If we assume that the heat transfer coefficient h is very high so that, at any cross section, the water temperature $T_W$ and the pipe temperature $T_P$ are nearly equal, we can add the two equations together an obtain: $$(\rho AC+mC_P)\frac{\partial T}{\partial t}+v\rho AC\frac{\partial T}{\partial x}=0$$ where T now represents both the local water temperature and the local pipe temperature. If we divide this equation by $(\rho AC+mC_P)$, we obtain: $$\frac{\partial T}{\partial t}+v^*\frac{\partial T}{\partial x}=0\tag{1}$$ where $$v^*=\frac{v}{1+\frac{mC_P}{\rho AC}}\tag{2}$$ Eqn. 1 is the equation for a thermal wave traveling down the pipe with a velocity v*. At time t, the leading edge of the wave is at x = v*t. Behind the leading edge, the temperature throughout is the hot water temperature entering the pipe. Ahead of the leading edge, the temperature is the original cold temperature before water started flowing.

Eqn. 2 tells us that the thermal wave travels at a velocity substantially slower than the actual fluid velocity v. This is due to the thermal inertia of the pipe. So the hot water starts arriving at the shower at a somewhat later time than the transit time for the water flow from the hot water heater to the shower.

Answer 2

Define the following parameters:

$T_1$: water tank temperature.

$T_2$: temperature of water flowing out of pipe.

$T_0$: temperature of surroundings.

$L$ and $R$: length and radius of pipe respectively.

$T(x)$: temperature of pipe at any point $x$.

$\dot{m}$ ($\frac{dm}{dt}$): mass flow rate through valve $V$.

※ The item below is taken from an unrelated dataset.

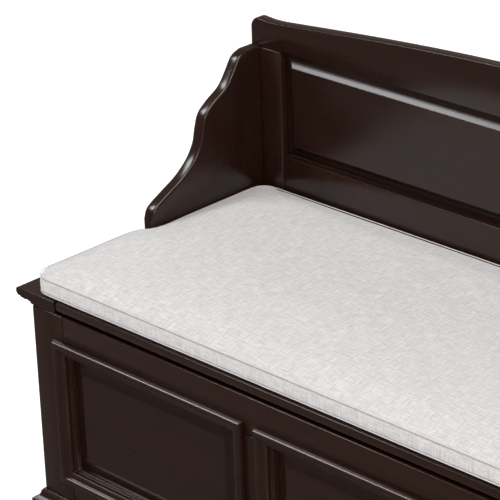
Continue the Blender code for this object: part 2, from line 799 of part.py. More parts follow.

$h$: Heat Transfer Coefficient of pipe.

$C_p$: the heat capacity of water.

Consider an infinitesimal element of pipe of length $dx$, it contains an amount of water $dm$. The element will lose heat according to:

$$dQ=-C_pdmdT$$

Dividing both sides by $dt$:

$$\frac{dQ}{dt}=-C_p\dot{m}dT$$

Using Newton's Law of cooling the heat loss can also be written as:

$$\frac{dQ}{dt}=hdA[T(x)-T_0],$$

where $dA=2\pi R dx$. Combining both expressions we get:

$$2 \pi R h dx[T(x)-T_0]=-C_p\dot{m}dT$$

If we define:

$$\alpha=\frac{2\pi Rh}{C_p\dot{m}},$$

then:

$$-\alpha dx=\frac{dT}{T(x)-T_0}$$

Integrated between $0,x$ and $T_1,T$:

$$-\alpha x=\ln\frac{T-T_0}{T_1-T_0}$$

$$\large{T=T_0+(T_1-T_0)e^{-\alpha x}}$$

Get $T_2$ for $x=L$.

Note that for $x \to \infty$, $T \to T_0$, as expected. And for $x=0$, then $T=T_1$, as expected.